Rapinoe’s left-wing political activism, especially her kneeling in protest during the national anthem, made some franchise owners and customers very unhappy with the chain’s decision to make her the face of the brand.
The soccer star was one of the first to follow the example of then-NFL quarterback Colin Kaepernick, who sat and then kneeled for the anthem to protest racial injustice in August 2016.
“Being a gay American, I know what it means to look at the flag and not have it protect all of your liberties. It was something small that I could do and something that I plan to keep doing in the future and hopefully spark some meaningful conversation around it,” Rapinoe told American Soccer Now in September of that year.

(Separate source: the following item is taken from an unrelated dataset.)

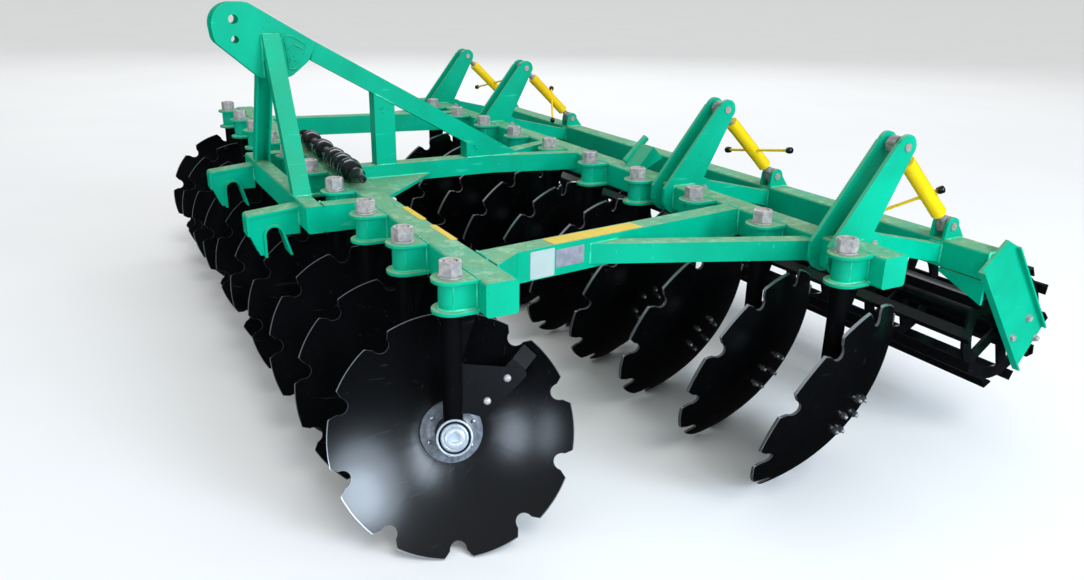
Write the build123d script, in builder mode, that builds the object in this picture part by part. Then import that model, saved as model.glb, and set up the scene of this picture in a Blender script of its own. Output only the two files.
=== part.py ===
from build123d import *
from math import atan2, cos, hypot, radians, sin, sqrt
import os

# A mounted disc harrow: a trapezoid frame with two rows of ten single discs, each on its own
# stand, a three-point mast in front and a depth roller hung behind on turnbuckles.
# X runs across the machine with the left side positive, -Y is the way it travels, Z is up.
# The floor that the discs stand on is Z = 0, and the middle of the machine is X = 0.

# Rows of discs
discs_per_row = 10
disc_spacing = 335.0
row_stagger = 282.0
row_gap = 1053.0
front_row_y = -860.0
disc_radius = 325.0
disc_dish = 85.0
disc_wall = 6.0
attack_angle = 18.0
camber_angle = 20.0
notch_count = 10
notch_depth = 42.0
notch_root_radius = 23.0
notch_mouth = 92.0

# Hub and bearing housing of a disc, along the disc's own axis from the plane of its rim
running_gap = 0.3
face_gap = 2.0
flange_radius = 80.0
flange_thick = 14.0
flange_land = 6.0
neck_radius = 36.0
shaft_radius = 20.0
shaft_reach = 45.0
housing_radius = 46.0
housing_back = 46.0
housing_front = 42.0
cap_radius = 36.5
cap_height = 13.0

# Stands
leg_length = 352.0
journal_radius = 22.0
leg_radius = 26.0
fin_reach = 42.0
fin_height = 130.0
fin_edge = 14.0
fin_thick = 14.0
stud_radius = 18.0
stud_recess = 4.0
nut_flats = 55.0
nut_height = 38.0
washer_radius = 32.0
washer_thick = 5.0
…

“It’s important to have white people stand in support of people of color on this. We don’t need to be the leading voice, of course, but standing in support of them is something that’s really powerful,” she added.
Some franchise owners complained about Rapinoe as she and most of her teammates on the U.S. Women’s National Team protested in advance of the Tokyo Olympics, where they finished a disappointing third.
“Spending our money to make a political statement is completely and totally out of bounds,” one Arizona franchisee said last July on a discussion forum hosted by the North American Association of Subway Franchisees, according to the Post.
Another location owner shared that customers had boycotted the store over Rapinoe.
Yet another franchise owner wrote that Subway needed to stop running the national commercial featuring the divisive athlete.
“The ad should be pulled and done with. It gets tiring apologizing,” the person said, according to the Post.
Until she's dropped, Subway gets none of my business.
— Alonzo T. McZephyr (@wlmtx) August 7, 2021
Overall, Subway has shrunk across the nation by 22 percent since 2016, the outlet reported.
In comparison with other fast-food chains, this is drastic.
Overall in 2021, McDonald’s lost 247 locations in the U.S. — 2 percent of its total. From 2019 through 2021, the burger chain lost 3.4 percent of its American locations, which is small compared with Subway’s 15 percent loss in that time.
A Subway representative told the Post that the chain is “making strategic enhancements to our vast footprint and making sure our restaurants are in the best format and locations” and that it is “already seeing our efforts pay off with profitability per restaurant increasing as our restaurants begin to operate at a higher level and with more efficiency.”